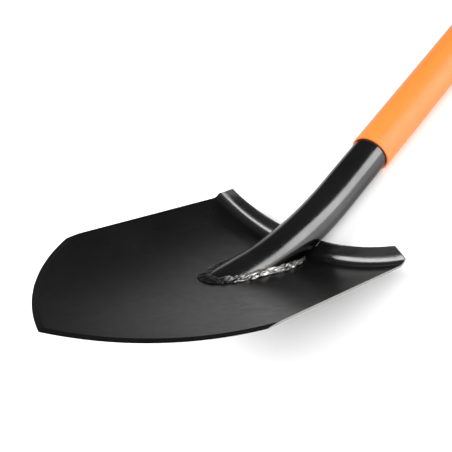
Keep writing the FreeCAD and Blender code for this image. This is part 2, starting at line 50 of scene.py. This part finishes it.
# The blade lies tilted: unit vectors along it and out of its dish, the point's place, and the
# distance along it at which the treads start to fold.
BLADE_TILT = math.radians(35.389)
BLADE_AXIS = Vector((0.0, math.cos(BLADE_TILT), -math.sin(BLADE_TILT)))
BLADE_UP = Vector((0.0, math.sin(BLADE_TILT), math.cos(BLADE_TILT)))
BLADE_ORIGIN = Vector((0.0, -0.49922, 0.16541))
BLADE_LENGTH = 0.2725
FOLD_START = BLADE_ORIGIN.dot(BLADE_AXIS) + BLADE_LENGTH
FOLD_FADE = 6.0 * MM

# Beyond this distance from the middle the blade's sheared sides carry a painted reflection: a light grey,
# partly metal colour stands in for the bright reflection on their cut faces.
EDGE_SHINE_FROM = 0.09088
EDGE_SHINE_FADE = 0.1 * MM

# Places along the blade: up to the first one enamel covers the near bead fully, and from the
# second one on bare metal shines through.
BEAD_DARK_TO = FOLD_START - 0.108
BEAD_SHOWN_FROM = FOLD_START - 0.094

# Weld surfaces: mesh size, how many crests per metre each layer of relief has, and how much the
# crests are drawn out along the seam.
WELD_MESH = 0.5 * MM
FOLDS_PER_METRE = 330.0
LUMPS_PER_METRE = 560.0
GRAINS_PER_METRE = 1200.0
DRAWN_OUT = 0.8

# The lamps aim this far above the floor at the heel; the camera aims this far from the blade's middle.
LIGHT_HEIGHT = 0.04
VIEW_SHIFT = Vector((0.00406, 0.03386, 0.01985))


# ---------------------------------------------------------------- node material helpers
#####
_The problem:_
Copy each line of the data exactly, leaving nothing out.

_Task solution:_
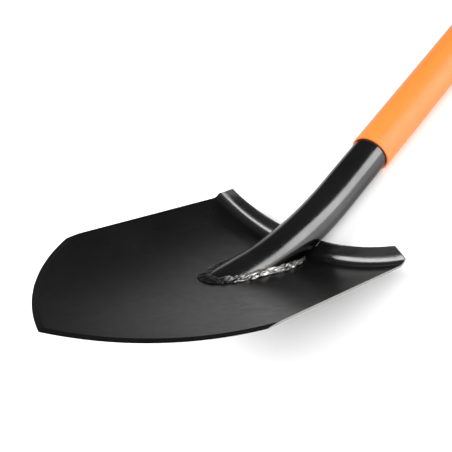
Keep writing the FreeCAD and Blender code for this image. This is part 2, starting at line 50 of scene.py. This part finishes it.
# The blade lies tilted: unit vectors along it and out of its dish, the point's place, and the
# distance along it at which the treads start to fold.
BLADE_TILT = math.radians(35.389)
BLADE_AXIS = Vector((0.0, math.cos(BLADE_TILT), -math.sin(BLADE_TILT)))
BLADE_UP = Vector((0.0, math.sin(BLADE_TILT), math.cos(BLADE_TILT)))
BLADE_ORIGIN = Vector((0.0, -0.49922, 0.16541))
BLADE_LENGTH = 0.2725
FOLD_START = BLADE_ORIGIN.dot(BLADE_AXIS) + BLADE_LENGTH
FOLD_FADE = 6.0 * MM

# Beyond this distance from the middle the blade's sheared sides carry a painted reflection: a light grey,
# partly metal colour stands in for the bright reflection on their cut faces.
EDGE_SHINE_FROM = 0.09088
EDGE_SHINE_FADE = 0.1 * MM

# Places along the blade: up to the first one enamel covers the near bead fully, and from the
# second one on bare metal shines through.
BEAD_DARK_TO = FOLD_START - 0.108
BEAD_SHOWN_FROM = FOLD_START - 0.094

# Weld surfaces: mesh size, how many crests per metre each layer of relief has, and how much the
# crests are drawn out along the seam.
WELD_MESH = 0.5 * MM
FOLDS_PER_METRE = 330.0
LUMPS_PER_METRE = 560.0
GRAINS_PER_METRE = 1200.0
DRAWN_OUT = 0.8

# The lamps aim this far above the floor at the heel; the camera aims this far from the blade's middle.
LIGHT_HEIGHT = 0.04
VIEW_SHIFT = Vector((0.00406, 0.03386, 0.01985))


# ---------------------------------------------------------------- node material helpers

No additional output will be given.